Extract the full set of records that follows, word for word.

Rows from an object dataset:
---

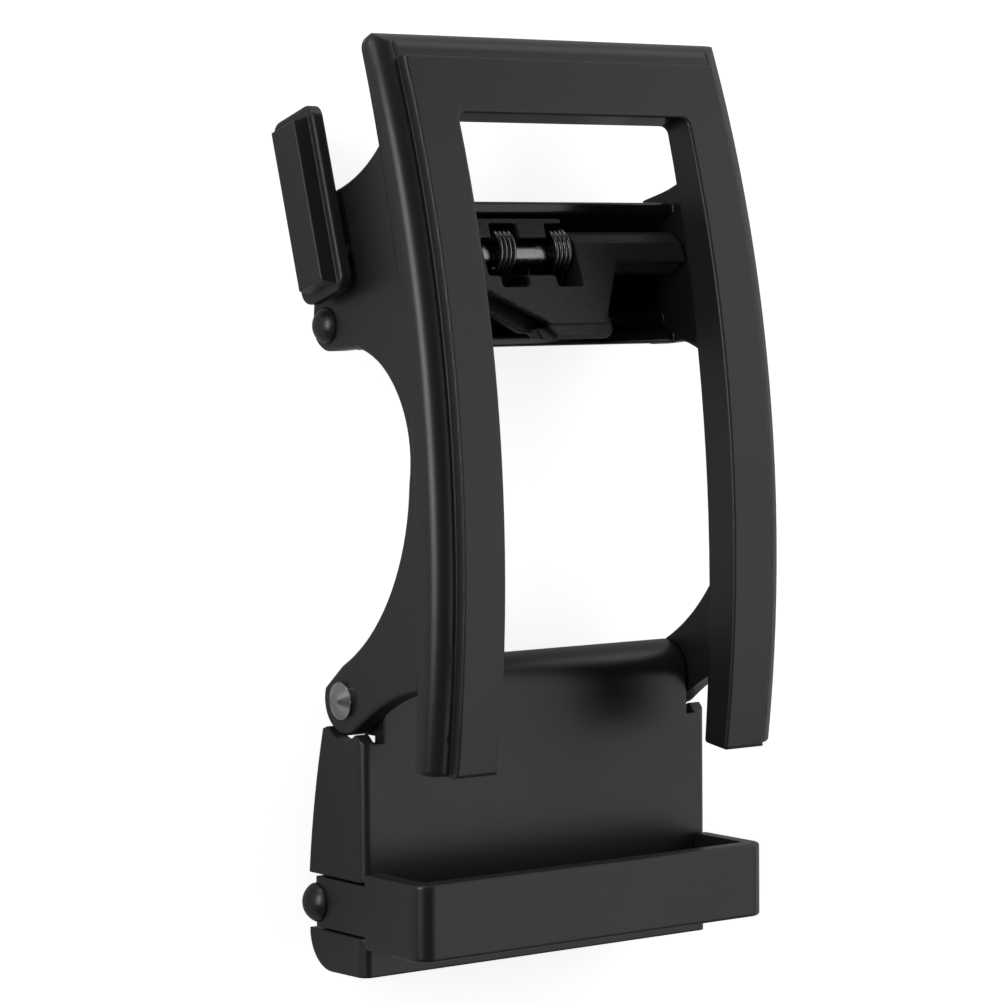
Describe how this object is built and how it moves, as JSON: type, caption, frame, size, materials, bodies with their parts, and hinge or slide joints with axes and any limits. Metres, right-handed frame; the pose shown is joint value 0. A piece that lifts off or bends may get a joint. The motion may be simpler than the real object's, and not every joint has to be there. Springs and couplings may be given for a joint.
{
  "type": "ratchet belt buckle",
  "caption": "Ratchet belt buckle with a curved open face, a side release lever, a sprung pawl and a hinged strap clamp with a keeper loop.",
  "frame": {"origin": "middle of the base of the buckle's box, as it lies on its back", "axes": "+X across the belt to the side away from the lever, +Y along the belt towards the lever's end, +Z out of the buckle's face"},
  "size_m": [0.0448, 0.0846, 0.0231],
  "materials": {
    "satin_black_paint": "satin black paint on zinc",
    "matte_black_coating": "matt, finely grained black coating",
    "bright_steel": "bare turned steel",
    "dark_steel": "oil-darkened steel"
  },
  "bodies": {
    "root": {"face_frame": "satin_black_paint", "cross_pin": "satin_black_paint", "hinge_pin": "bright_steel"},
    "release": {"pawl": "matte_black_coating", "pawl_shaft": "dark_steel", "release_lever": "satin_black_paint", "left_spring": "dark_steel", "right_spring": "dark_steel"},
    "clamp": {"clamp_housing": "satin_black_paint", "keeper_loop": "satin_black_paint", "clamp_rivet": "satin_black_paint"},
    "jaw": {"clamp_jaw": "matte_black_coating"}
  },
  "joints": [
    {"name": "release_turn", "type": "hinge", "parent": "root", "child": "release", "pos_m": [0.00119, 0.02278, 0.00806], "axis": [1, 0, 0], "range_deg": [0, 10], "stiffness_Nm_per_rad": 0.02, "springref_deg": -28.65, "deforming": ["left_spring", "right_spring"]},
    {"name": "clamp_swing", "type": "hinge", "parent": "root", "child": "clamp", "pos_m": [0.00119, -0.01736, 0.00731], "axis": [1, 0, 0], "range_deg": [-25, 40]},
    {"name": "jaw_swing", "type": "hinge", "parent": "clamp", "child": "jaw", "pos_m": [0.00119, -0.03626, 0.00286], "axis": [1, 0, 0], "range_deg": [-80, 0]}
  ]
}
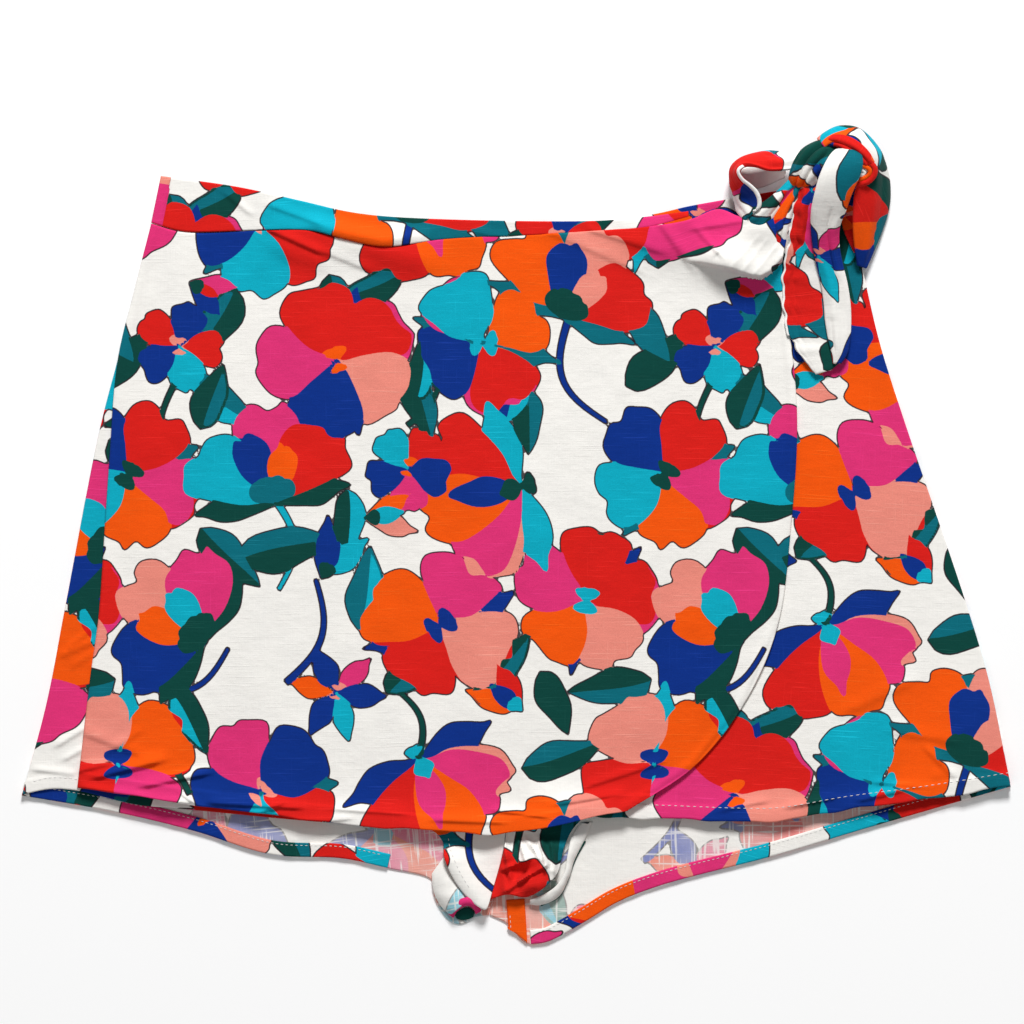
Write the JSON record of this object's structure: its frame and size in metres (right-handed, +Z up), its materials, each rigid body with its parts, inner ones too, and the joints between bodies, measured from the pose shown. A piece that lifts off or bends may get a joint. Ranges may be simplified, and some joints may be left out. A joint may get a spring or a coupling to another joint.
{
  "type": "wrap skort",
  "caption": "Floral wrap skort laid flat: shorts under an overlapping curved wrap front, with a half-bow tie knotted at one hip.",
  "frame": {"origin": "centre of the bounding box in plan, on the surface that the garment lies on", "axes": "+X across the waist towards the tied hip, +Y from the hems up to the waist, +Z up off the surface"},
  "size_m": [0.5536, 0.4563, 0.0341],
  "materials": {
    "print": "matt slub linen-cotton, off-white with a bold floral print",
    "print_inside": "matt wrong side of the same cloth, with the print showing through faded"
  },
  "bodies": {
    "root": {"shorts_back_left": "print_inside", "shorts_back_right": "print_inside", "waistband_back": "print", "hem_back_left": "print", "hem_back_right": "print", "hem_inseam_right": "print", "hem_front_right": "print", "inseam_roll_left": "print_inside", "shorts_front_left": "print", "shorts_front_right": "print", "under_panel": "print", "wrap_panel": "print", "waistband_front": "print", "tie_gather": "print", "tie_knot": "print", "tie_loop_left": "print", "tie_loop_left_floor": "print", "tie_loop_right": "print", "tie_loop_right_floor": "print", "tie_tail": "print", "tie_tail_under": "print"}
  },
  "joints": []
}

---

## Solution to this task:
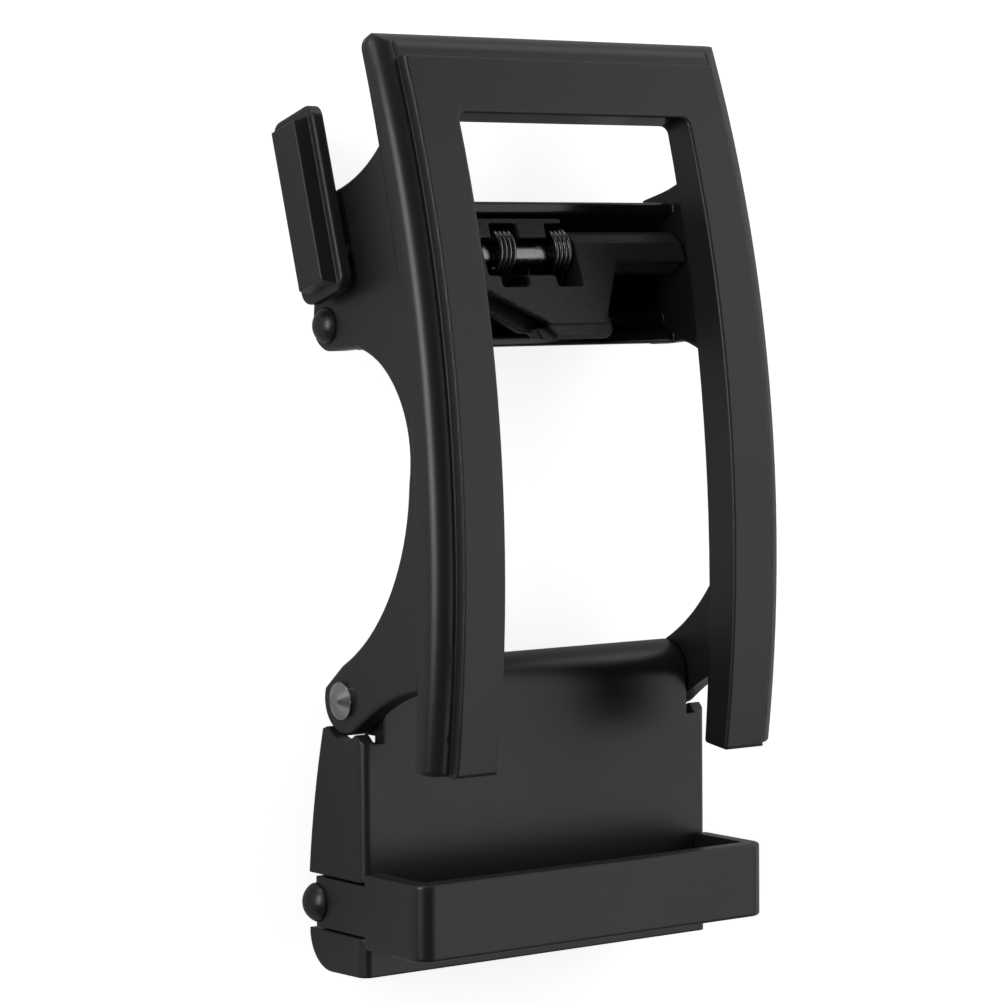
Describe how this object is built and how it moves, as JSON: type, caption, frame, size, materials, bodies with their parts, and hinge or slide joints with axes and any limits. Metres, right-handed frame; the pose shown is joint value 0. A piece that lifts off or bends may get a joint. The motion may be simpler than the real object's, and not every joint has to be there. Springs and couplings may be given for a joint.
{
  "type": "ratchet belt buckle",
  "caption": "Ratchet belt buckle with a curved open face, a side release lever, a sprung pawl and a hinged strap clamp with a keeper loop.",
  "frame": {"origin": "middle of the base of the buckle's box, as it lies on its back", "axes": "+X across the belt to the side away from the lever, +Y along the belt towards the lever's end, +Z out of the buckle's face"},
  "size_m": [0.0448, 0.0846, 0.0231],
  "materials": {
    "satin_black_paint": "satin black paint on zinc",
    "matte_black_coating": "matt, finely grained black coating",
    "bright_steel": "bare turned steel",
    "dark_steel": "oil-darkened steel"
  },
  "bodies": {
    "root": {"face_frame": "satin_black_paint", "cross_pin": "satin_black_paint", "hinge_pin": "bright_steel"},
    "release": {"pawl": "matte_black_coating", "pawl_shaft": "dark_steel", "release_lever": "satin_black_paint", "left_spring": "dark_steel", "right_spring": "dark_steel"},
    "clamp": {"clamp_housing": "satin_black_paint", "keeper_loop": "satin_black_paint", "clamp_rivet": "satin_black_paint"},
    "jaw": {"clamp_jaw": "matte_black_coating"}
  },
  "joints": [
    {"name": "release_turn", "type": "hinge", "parent": "root", "child": "release", "pos_m": [0.00119, 0.02278, 0.00806], "axis": [1, 0, 0], "range_deg": [0, 10], "stiffness_Nm_per_rad": 0.02, "springref_deg": -28.65, "deforming": ["left_spring", "right_spring"]},
    {"name": "clamp_swing", "type": "hinge", "parent": "root", "child": "clamp", "pos_m": [0.00119, -0.01736, 0.00731], "axis": [1, 0, 0], "range_deg": [-25, 40]},
    {"name": "jaw_swing", "type": "hinge", "parent": "clamp", "child": "jaw", "pos_m": [0.00119, -0.03626, 0.00286], "axis": [1, 0, 0], "range_deg": [-80, 0]}
  ]
}
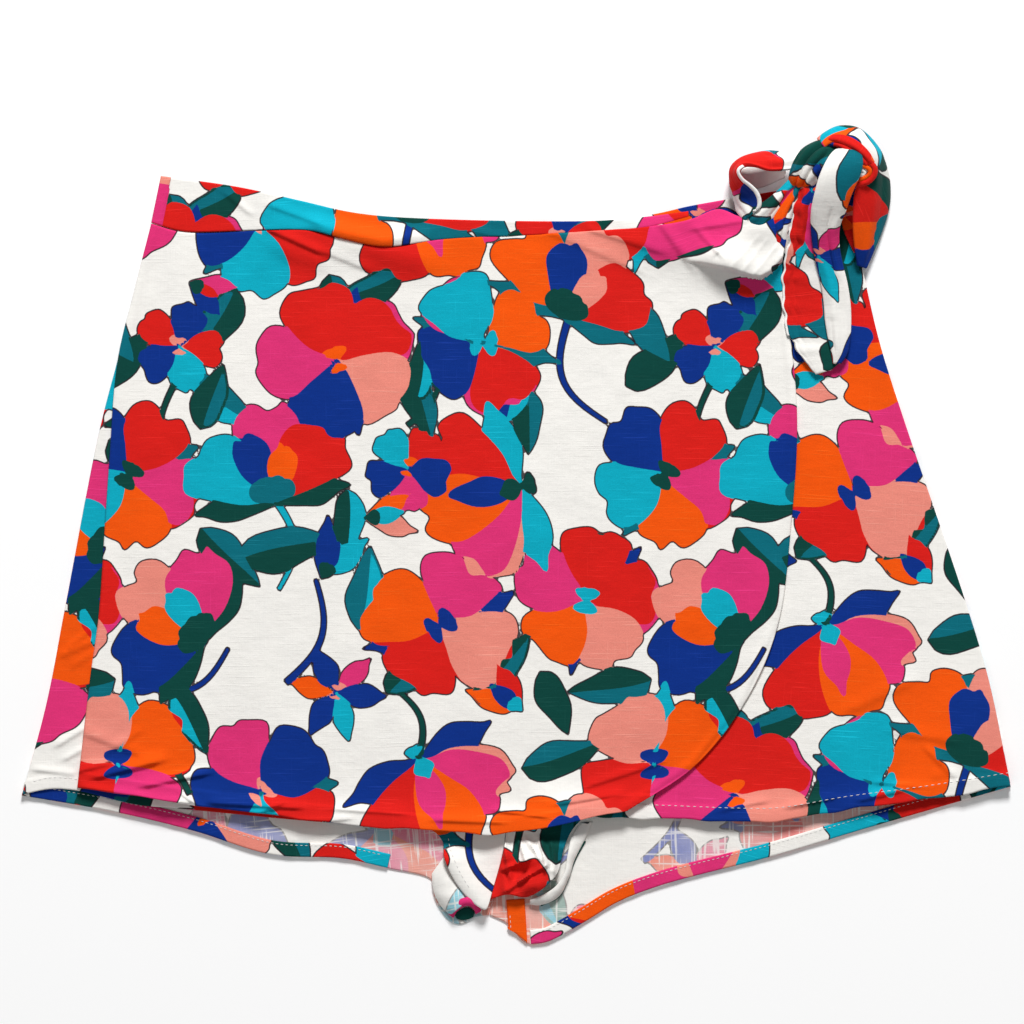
Write the JSON record of this object's structure: its frame and size in metres (right-handed, +Z up), its materials, each rigid body with its parts, inner ones too, and the joints between bodies, measured from the pose shown. A piece that lifts off or bends may get a joint. Ranges may be simplified, and some joints may be left out. A joint may get a spring or a coupling to another joint.
{
  "type": "wrap skort",
  "caption": "Floral wrap skort laid flat: shorts under an overlapping curved wrap front, with a half-bow tie knotted at one hip.",
  "frame": {"origin": "centre of the bounding box in plan, on the surface that the garment lies on", "axes": "+X across the waist towards the tied hip, +Y from the hems up to the waist, +Z up off the surface"},
  "size_m": [0.5536, 0.4563, 0.0341],
  "materials": {
    "print": "matt slub linen-cotton, off-white with a bold floral print",
    "print_inside": "matt wrong side of the same cloth, with the print showing through faded"
  },
  "bodies": {
    "root": {"shorts_back_left": "print_inside", "shorts_back_right": "print_inside", "waistband_back": "print", "hem_back_left": "print", "hem_back_right": "print", "hem_inseam_right": "print", "hem_front_right": "print", "inseam_roll_left": "print_inside", "shorts_front_left": "print", "shorts_front_right": "print", "under_panel": "print", "wrap_panel": "print", "waistband_front": "print", "tie_gather": "print", "tie_knot": "print", "tie_loop_left": "print", "tie_loop_left_floor": "print", "tie_loop_right": "print", "tie_loop_right_floor": "print", "tie_tail": "print", "tie_tail_under": "print"}
  },
  "joints": []
}